--- begin Input records ---
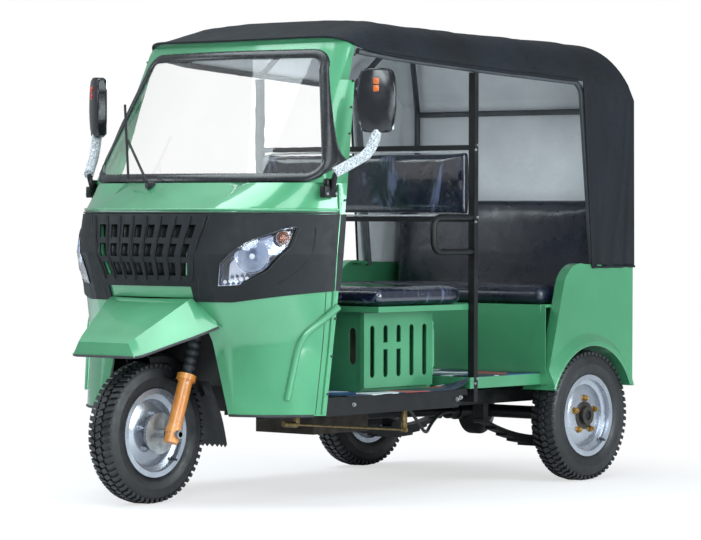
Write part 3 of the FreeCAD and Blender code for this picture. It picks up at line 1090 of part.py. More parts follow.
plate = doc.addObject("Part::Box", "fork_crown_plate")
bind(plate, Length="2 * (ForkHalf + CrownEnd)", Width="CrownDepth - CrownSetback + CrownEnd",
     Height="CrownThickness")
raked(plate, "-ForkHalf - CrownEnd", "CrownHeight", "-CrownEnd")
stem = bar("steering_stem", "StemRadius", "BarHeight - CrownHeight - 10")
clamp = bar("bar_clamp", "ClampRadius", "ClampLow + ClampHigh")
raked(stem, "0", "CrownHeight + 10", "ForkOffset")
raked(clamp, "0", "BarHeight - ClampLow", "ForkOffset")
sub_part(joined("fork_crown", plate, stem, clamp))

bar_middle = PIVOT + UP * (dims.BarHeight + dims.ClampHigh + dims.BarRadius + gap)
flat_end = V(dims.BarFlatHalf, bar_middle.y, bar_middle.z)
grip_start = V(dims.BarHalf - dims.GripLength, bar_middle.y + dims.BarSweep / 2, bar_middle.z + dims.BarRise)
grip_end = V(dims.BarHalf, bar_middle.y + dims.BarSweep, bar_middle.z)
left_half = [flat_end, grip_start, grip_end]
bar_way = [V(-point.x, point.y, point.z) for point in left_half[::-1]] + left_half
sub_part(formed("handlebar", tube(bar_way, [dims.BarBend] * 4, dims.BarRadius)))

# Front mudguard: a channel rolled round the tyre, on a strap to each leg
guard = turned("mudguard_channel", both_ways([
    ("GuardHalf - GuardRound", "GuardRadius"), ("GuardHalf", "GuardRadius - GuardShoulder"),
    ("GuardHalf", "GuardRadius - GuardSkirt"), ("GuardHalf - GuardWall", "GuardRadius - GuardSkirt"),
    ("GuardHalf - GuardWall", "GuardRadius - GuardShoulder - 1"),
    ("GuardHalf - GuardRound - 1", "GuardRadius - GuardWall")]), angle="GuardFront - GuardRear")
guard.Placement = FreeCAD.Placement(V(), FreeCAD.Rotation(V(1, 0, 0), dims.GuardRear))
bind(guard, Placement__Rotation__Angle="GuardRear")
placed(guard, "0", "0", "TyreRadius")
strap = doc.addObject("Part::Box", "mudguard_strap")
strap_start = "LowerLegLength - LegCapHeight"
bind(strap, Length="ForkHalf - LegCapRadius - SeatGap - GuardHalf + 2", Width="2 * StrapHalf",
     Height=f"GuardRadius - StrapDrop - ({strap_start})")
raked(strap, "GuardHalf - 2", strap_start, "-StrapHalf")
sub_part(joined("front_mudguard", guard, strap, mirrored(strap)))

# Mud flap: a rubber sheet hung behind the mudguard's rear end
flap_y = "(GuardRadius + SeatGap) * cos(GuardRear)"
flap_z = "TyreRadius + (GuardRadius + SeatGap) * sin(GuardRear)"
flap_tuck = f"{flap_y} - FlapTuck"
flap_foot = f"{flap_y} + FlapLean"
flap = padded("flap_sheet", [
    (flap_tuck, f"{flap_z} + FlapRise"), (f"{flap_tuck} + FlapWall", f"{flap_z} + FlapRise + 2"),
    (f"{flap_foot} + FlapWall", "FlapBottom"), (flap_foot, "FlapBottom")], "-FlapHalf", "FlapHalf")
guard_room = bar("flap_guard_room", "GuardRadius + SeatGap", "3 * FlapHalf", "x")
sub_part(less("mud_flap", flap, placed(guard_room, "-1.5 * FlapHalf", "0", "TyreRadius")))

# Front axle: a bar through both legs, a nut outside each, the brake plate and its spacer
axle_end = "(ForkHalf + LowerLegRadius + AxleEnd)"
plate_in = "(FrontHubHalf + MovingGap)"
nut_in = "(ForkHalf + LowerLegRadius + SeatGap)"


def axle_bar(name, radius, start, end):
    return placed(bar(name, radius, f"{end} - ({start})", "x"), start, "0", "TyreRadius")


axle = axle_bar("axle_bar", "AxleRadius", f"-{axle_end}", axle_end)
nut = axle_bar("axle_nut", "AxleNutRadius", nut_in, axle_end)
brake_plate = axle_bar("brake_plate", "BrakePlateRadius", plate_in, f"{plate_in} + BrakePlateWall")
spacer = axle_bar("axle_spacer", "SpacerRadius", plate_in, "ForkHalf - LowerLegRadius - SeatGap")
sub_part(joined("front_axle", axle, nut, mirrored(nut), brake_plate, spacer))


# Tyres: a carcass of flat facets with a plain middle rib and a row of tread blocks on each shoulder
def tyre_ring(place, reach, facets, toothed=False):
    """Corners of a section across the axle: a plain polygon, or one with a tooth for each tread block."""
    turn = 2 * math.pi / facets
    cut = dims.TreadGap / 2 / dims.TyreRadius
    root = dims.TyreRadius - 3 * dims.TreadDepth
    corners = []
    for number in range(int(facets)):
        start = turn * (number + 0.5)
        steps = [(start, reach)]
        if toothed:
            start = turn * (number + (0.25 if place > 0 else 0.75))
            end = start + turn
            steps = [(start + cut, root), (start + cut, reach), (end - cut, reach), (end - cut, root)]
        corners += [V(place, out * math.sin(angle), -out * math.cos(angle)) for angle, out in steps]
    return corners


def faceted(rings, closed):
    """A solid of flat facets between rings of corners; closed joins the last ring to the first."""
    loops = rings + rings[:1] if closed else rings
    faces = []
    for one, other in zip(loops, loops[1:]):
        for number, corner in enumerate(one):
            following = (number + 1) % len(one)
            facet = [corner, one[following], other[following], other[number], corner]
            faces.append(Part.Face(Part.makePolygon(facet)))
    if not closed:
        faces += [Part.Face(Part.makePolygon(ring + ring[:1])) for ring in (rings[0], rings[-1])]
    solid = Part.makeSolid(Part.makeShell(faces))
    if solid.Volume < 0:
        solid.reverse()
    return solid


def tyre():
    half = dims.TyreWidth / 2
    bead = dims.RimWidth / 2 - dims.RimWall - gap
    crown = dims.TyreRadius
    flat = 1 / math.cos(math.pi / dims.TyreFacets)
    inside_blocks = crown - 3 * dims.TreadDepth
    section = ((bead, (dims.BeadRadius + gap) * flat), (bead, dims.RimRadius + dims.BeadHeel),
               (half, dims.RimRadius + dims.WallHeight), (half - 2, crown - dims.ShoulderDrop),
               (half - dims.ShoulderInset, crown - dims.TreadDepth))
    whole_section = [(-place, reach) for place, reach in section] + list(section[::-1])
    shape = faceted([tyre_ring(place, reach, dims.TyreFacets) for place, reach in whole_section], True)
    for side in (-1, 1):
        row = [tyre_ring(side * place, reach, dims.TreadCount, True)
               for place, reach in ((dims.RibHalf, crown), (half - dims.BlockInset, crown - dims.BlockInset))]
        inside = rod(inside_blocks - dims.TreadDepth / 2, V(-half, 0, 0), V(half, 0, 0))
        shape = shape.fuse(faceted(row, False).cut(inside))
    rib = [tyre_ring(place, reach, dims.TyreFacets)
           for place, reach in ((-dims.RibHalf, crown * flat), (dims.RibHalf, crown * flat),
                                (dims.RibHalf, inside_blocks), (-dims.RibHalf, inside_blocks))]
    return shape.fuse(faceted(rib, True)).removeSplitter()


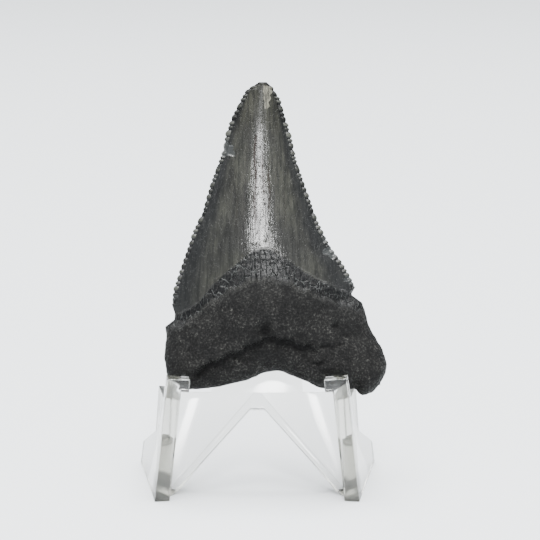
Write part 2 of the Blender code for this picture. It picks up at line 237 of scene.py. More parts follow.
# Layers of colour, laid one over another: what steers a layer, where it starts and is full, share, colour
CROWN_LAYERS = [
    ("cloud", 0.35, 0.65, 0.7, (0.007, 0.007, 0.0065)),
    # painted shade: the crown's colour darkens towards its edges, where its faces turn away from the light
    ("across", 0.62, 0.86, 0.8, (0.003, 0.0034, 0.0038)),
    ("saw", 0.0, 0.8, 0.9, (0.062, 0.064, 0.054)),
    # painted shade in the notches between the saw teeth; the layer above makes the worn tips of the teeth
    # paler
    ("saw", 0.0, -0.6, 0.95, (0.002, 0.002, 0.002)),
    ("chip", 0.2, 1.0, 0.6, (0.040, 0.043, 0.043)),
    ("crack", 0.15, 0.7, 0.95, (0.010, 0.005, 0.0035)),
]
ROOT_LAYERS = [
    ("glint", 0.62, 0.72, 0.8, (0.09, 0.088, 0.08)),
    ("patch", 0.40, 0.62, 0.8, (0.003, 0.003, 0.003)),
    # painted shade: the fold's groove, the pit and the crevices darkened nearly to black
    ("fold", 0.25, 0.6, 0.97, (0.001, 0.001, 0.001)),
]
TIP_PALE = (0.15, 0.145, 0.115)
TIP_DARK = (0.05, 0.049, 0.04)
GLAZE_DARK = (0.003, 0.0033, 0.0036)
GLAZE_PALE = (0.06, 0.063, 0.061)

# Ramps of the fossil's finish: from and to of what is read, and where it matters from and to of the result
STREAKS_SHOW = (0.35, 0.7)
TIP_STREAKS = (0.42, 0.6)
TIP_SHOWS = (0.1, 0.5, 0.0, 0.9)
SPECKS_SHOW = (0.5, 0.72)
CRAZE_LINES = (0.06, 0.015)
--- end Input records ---
§ **Your instructions**: Copy the records above exactly, from the first line through the line containing "plate, stem, clamp))", and include nothing else.

§ **Task response**:
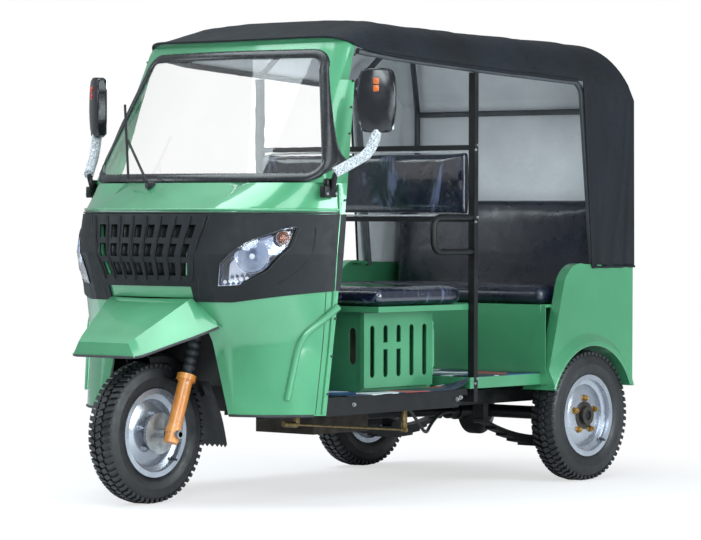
Write part 3 of the FreeCAD and Blender code for this picture. It picks up at line 1090 of part.py. More parts follow.
plate = doc.addObject("Part::Box", "fork_crown_plate")
bind(plate, Length="2 * (ForkHalf + CrownEnd)", Width="CrownDepth - CrownSetback + CrownEnd",
     Height="CrownThickness")
raked(plate, "-ForkHalf - CrownEnd", "CrownHeight", "-CrownEnd")
stem = bar("steering_stem", "StemRadius", "BarHeight - CrownHeight - 10")
clamp = bar("bar_clamp", "ClampRadius", "ClampLow + ClampHigh")
raked(stem, "0", "CrownHeight + 10", "ForkOffset")
raked(clamp, "0", "BarHeight - ClampLow", "ForkOffset")
sub_part(joined("fork_crown", plate, stem, clamp))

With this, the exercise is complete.